• **Task to carry out**: Your task is to copy every line of the entries that contains "data".

-=-=-=-=-

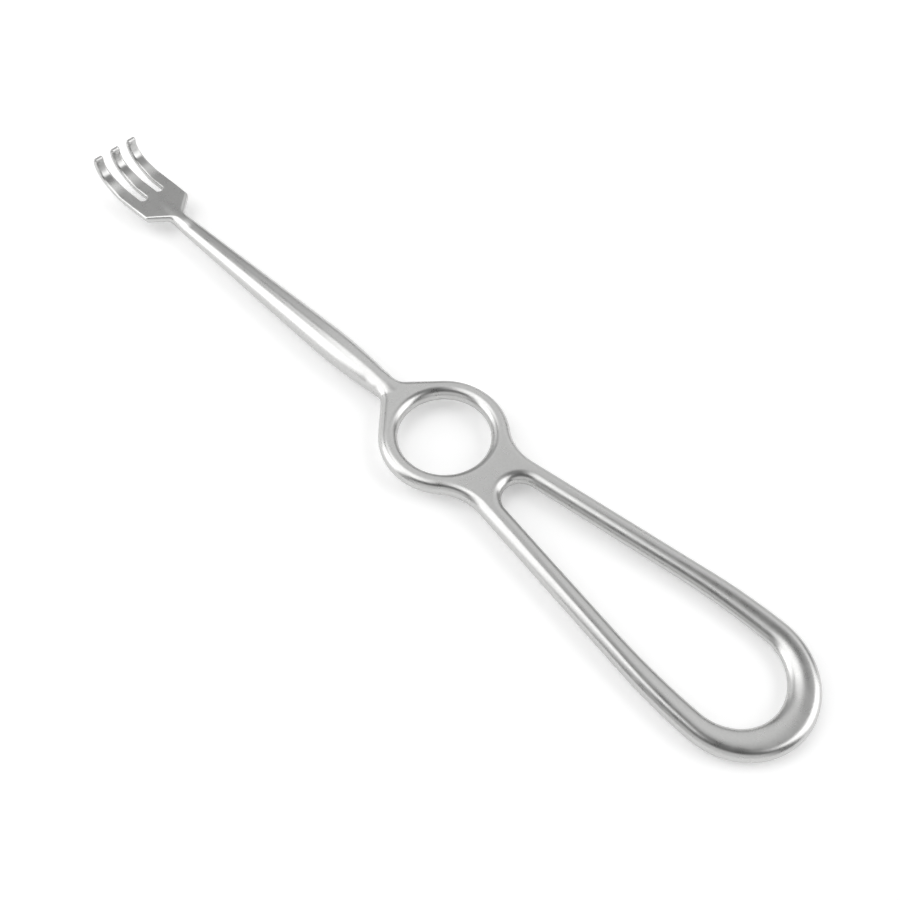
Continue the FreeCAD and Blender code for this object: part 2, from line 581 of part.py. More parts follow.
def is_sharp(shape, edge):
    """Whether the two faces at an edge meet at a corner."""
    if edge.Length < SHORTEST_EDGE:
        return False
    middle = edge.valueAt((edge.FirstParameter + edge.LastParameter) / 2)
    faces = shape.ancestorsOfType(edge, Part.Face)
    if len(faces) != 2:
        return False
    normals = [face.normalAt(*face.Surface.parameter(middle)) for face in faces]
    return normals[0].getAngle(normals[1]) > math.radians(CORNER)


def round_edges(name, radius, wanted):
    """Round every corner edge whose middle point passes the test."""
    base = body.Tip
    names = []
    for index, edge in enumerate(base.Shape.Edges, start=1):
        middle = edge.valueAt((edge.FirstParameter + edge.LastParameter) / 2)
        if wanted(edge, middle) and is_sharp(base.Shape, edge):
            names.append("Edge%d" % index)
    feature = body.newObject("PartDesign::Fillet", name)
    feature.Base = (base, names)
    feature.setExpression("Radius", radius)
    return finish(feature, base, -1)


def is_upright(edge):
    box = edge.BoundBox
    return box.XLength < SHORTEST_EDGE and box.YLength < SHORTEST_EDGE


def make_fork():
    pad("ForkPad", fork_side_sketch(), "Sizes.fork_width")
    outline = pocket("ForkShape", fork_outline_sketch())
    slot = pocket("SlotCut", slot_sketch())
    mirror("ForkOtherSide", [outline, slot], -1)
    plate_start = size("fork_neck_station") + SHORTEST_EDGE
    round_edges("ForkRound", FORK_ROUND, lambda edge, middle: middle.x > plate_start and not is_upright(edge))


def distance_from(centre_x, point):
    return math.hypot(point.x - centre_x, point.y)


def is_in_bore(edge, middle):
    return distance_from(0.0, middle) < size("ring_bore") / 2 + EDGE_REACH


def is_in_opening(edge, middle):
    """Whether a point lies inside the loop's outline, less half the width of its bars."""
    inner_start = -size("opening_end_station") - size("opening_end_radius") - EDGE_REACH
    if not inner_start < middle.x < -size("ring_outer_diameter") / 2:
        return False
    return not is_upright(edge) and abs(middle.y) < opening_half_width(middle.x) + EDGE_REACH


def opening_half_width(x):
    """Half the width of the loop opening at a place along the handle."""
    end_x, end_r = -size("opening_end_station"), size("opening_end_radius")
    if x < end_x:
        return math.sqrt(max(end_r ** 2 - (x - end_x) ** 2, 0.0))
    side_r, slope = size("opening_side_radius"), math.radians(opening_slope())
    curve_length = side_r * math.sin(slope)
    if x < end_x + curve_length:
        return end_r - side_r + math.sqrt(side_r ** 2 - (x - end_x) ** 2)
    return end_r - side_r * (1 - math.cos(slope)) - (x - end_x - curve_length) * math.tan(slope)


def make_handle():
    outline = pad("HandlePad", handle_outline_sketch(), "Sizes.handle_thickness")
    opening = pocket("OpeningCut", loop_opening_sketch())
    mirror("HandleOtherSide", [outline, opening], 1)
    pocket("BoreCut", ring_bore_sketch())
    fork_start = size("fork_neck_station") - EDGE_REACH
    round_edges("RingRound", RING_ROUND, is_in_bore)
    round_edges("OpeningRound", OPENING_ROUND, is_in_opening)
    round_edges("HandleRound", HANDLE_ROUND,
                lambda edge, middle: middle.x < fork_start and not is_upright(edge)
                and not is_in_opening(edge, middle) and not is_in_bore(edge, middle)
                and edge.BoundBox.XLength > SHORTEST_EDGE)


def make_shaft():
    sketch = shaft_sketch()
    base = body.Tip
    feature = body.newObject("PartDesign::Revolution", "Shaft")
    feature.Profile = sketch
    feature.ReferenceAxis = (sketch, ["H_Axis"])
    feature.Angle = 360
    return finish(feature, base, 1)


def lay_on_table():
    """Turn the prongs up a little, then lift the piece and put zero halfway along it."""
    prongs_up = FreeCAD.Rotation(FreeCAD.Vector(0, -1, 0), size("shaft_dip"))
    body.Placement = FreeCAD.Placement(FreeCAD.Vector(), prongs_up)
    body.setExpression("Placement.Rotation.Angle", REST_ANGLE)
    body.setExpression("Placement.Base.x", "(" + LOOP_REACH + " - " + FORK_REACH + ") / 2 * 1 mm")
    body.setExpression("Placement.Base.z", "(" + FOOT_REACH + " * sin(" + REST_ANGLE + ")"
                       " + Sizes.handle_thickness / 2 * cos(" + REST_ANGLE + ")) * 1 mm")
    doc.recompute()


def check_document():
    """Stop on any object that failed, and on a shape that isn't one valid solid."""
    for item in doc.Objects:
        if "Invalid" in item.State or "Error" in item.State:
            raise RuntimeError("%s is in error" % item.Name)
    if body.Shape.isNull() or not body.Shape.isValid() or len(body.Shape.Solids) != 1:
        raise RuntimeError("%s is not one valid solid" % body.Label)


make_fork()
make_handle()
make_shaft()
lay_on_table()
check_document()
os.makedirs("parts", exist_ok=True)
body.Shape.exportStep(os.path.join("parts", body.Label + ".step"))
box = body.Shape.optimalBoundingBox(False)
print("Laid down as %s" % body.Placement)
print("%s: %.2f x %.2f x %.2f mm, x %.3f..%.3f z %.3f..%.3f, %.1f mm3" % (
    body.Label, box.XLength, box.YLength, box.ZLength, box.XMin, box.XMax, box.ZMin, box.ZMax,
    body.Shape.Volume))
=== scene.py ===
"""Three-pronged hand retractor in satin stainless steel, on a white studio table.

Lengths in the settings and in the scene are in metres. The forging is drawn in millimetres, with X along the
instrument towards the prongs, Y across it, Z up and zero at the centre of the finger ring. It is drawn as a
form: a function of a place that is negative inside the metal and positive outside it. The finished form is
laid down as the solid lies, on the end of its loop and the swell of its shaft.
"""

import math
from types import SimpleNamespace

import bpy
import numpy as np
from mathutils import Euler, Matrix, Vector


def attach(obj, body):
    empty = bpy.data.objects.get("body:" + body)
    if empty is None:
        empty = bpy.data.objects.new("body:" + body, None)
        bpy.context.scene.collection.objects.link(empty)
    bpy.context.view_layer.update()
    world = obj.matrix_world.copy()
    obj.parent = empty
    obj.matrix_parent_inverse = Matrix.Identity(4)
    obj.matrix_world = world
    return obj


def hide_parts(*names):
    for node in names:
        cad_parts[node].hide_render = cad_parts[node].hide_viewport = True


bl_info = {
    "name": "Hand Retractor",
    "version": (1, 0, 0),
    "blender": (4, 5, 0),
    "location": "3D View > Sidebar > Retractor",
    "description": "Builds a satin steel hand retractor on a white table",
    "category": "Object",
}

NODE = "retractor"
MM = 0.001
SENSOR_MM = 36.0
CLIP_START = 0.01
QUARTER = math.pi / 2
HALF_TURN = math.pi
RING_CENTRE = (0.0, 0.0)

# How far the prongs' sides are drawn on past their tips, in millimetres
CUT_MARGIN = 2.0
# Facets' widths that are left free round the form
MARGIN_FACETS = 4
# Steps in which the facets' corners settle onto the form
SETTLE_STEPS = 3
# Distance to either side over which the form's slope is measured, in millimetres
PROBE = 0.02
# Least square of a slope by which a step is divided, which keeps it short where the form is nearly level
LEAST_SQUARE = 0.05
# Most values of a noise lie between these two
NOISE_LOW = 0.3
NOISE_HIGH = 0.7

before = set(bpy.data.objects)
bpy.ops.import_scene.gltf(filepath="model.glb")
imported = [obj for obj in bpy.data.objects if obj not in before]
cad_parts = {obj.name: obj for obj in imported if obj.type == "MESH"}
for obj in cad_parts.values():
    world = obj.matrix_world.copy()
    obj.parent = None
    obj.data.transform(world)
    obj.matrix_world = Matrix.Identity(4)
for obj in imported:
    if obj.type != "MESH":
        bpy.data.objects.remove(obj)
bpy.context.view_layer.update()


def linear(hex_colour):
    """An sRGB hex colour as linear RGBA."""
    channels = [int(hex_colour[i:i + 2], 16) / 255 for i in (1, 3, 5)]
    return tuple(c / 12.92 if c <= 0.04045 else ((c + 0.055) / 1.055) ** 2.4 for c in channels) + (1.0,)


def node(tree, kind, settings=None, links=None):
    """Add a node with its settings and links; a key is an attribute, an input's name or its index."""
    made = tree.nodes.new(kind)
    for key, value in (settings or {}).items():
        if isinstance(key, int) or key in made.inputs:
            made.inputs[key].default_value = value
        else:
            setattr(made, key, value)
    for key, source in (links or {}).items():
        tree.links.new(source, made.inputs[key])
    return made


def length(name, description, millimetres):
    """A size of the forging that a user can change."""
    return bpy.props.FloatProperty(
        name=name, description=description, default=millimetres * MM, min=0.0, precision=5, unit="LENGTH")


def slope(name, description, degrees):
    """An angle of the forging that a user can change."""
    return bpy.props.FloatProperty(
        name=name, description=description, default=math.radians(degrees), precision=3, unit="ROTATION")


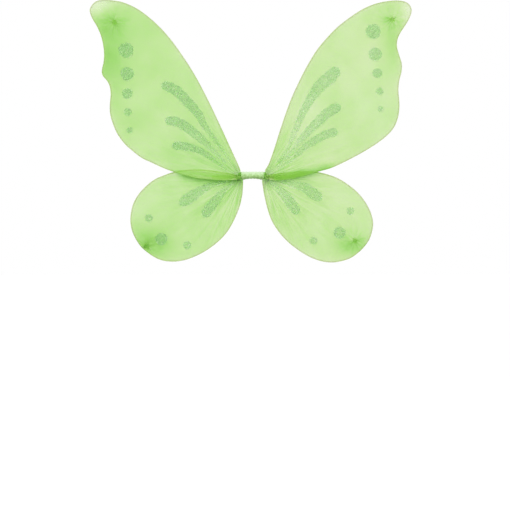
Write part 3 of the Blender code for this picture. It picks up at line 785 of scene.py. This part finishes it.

-=-=-=-=-

• **The result**:
    empty = bpy.data.objects.get("body:" + body)
        empty = bpy.data.objects.new("body:" + body, None)
before = set(bpy.data.objects)
imported = [obj for obj in bpy.data.objects if obj not in before]
    obj.data.transform(world)
        bpy.data.objects.remove(obj)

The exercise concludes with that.